I had forgotten, over the last 12 years, what it was like to live and work in a target. Not the Capitol or even the capital city of the fourth-largest state in the country. Because we all live and work in a target every single day, simply by living and working in a nation that will always serve as a magnet for extremists and hatred and vengeance. We are a free country -- and this is part of that. And we have always faced existential threats from without and from within, and no matter where this threat came from, it will fall into a pattern.
After all, the bombs that went off Monday were in the same state as Shays' Rebellion, an uprising that came just as America was beginning to craft its new constitution in 1787. And through a Civil War and the fight against Naziism and the struggle against Communism and the battle with extremism, this country has continued to face challenges that shook the country to its core, challenges that at times seem to undermine, if not our country, than our faith in ourselves.
Even my lifetime has seen more than its fair share of these tragedies: Oklahoma City. 9/11. And now, Boston.

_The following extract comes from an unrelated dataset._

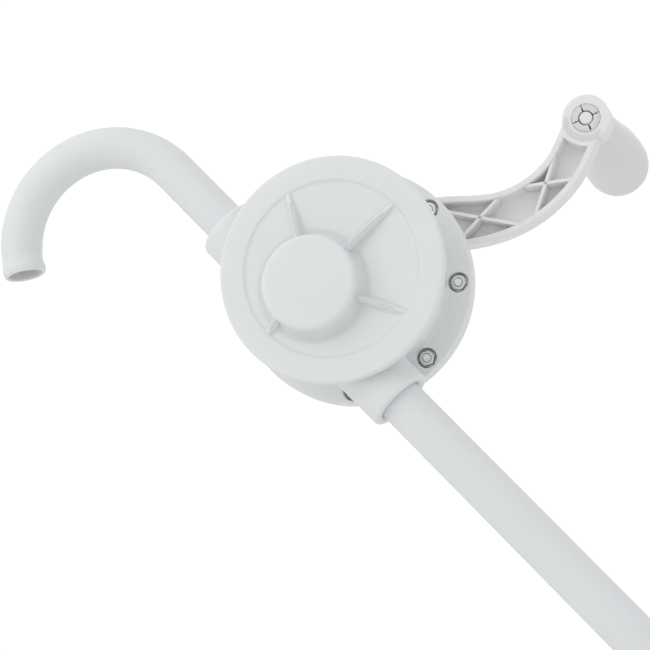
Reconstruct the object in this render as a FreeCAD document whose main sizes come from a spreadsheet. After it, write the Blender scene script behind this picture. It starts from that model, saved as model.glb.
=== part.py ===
import FreeCAD, Part
import math
import os
import re
import Sketcher

# Hand-cranked rotary vane pump for drums, moulded in white polypropylene.
# Frame: +Z up along the suction tube, +X towards the crank pin at rest, the bearing boss faces -Y and the
# crank turns on +Y.  Origin on the tube axis, in the seat plane of the bung adapter.  Units: mm.

os.makedirs("parts", exist_ok=True)
doc = FreeCAD.newDocument("drum_barrel_pump")
V = FreeCAD.Vector

# ---------------------------------------------------------------- dimensions
sheet = doc.addObject("Spreadsheet::Sheet", "dims")
DIMENSIONS = [
    ("pump_z", 385.0),        # height of the pump axis above the bung seat
    ("case_x", 32.6),         # casing axis, measured from the tube axis
    ("rotor_x", 15.55),       # rotor and crank axis, 17 mm off the casing axis
    ("disc_r", 81.6),         # front disc
    ("disc_front", -35.2),
    ("disc_step_r", 62.8),    # shallow recess in the front disc
    ("disc_step", 1.0),
    ("chamber_r", 63.0),      # pumping chamber
    ("chamber_front", -27.2),
    ("case_r", 69.2),
    ("flange_r", 87.0),
    ("flange_front", 31.0),
    ("flange_back", 44.0),
    ("nut_seat", 38.0),       # floor of the round pocket each nut sits in
    ("nut_pocket_r", 7.4),
    ("bolt_ring_r", 77.0),
    ("bolt_r", 3.0),
    ("bolt_hole_r", 3.3),
    ("boss_r", 34.4),         # eccentric bearing boss
    ("boss_front", -50.7),
    ("bush_outer_r", 13.0),
    ("bush_bore_r", 10.06),
    ("shaft_r", 10.0),
    ("front_bush_end", -43.0),
    ("front_bush_mouth", -28.6),
    ("inlet_collar_r", 24.0),  # inlet and outlet sockets
    ("inlet_end", 95.0),
    ("outlet_collar_r", 24.4),
    ("outlet_end", 90.0),
    ("collar_foot_r", 28.6),
    ("socket_depth", 30.0),
    ("port_r", 12.6),
    ("tube_r", 16.5),
    ("tube_bore_r", 13.5),
    ("tube_socket_r", 16.6),
    ("spout_r", 15.5),
    ("spout_bore_r", 12.5),
    ("spout_socket_r", 15.57),
    ("spout_bend_r", 69.6),
    ("spout_bend_z", 151.0),
    ("spout_sweep", 149.0),
    ("spout_tail", 8.0),
    ("ring_wire", 1.3),       # O-ring section radius
    ("ring_level", 76.0),     # O-ring height from the pump axis
    ("cover_r", 84.5),
    ("cover_front", 45.0),
    ("cover_back", 51.0),
    ("spigot_front", 42.0),
    ("spigot_r", 62.9),
    ("gland_r", 22.0),
    ("gland_back", 66.0),
    ("rotor_r", 45.9),
    ("rotor_front", -27.1),
    ("rotor_back", 41.9),
    ("slot_half", 4.1),
    ("vane_half", 4.0),
    ("web_half", 4.0),
    ("vane_low", 4.2),
    ("vane_high", 45.6),
    ("crank_front", 75.0),    # side of the crank arm that faces the pump
    ("crank_back", 93.0),
    ("pin_x", 237.9),         # crank pin, 224 mm from the crank axis
    ("pin_drop", 23.9),
    ("eye_r", 17.8),
    ("grip_bore_r", 8.6),
    ("coupling_r", 20.0),
    ("joint_one", -85.0),     # where the tube sections meet
    ("joint_two", -385.0),
    ("tube_foot", -690.0),
    ("strainer_foot", -722.0),
    ("bung_thread_r", 29.8),  # G 2 male thread
    ("bung_relief_r", 28.4),  # undercut above the thread, where the gasket sits
    ("bung_thread_len", 20.0),
    ("adapter_top", 40.0),
    ("adapter_r", 24.0),
    ("adapter_bore_r", 16.59),
    ("screw_z", 28.0),
]
value = {}
for row, (word, number) in enumerate(DIMENSIONS, start=1):
    sheet.set("A%d" % row, word)
    sheet.set("B%d" % row, str(number))
    sheet.setAlias("B%d" % row, word)
    value[word] = number
doc.recompute()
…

And as the targets get further and further from the specific target of the American government -- as they morph from a federal building to a mix of federal buildings and more abstract symbols of American power to a group of people gathered on a state holiday for a longstanding tradition -- they just reemphasize that we are all targets. And they reemphasize that we need each other.
Because we won't ever be completely safe. That's the thing that the politicians on both sides aren't willing to tell us: That we can't ever be completely safe. We can't be safe and free and powerful. I doubt that we can ever be safe and free, even if we were to cede our power to someone else. Freedom is a risk; by agreeing to it, we have all become targets.
But here's the other thing that isn't often said, even though it needs to be said: The extremists have no endgame. Whether they are domestic terrorists bent on changing federal policy or foreign terrorists trying to undermine us or other extremists with motives known only to themselves, they misunderstand the perseverance of America, the spirit that has allowed this country to overcome every threat from every corner for more than 235 years.
This is what we do. We run marathons. And we win them.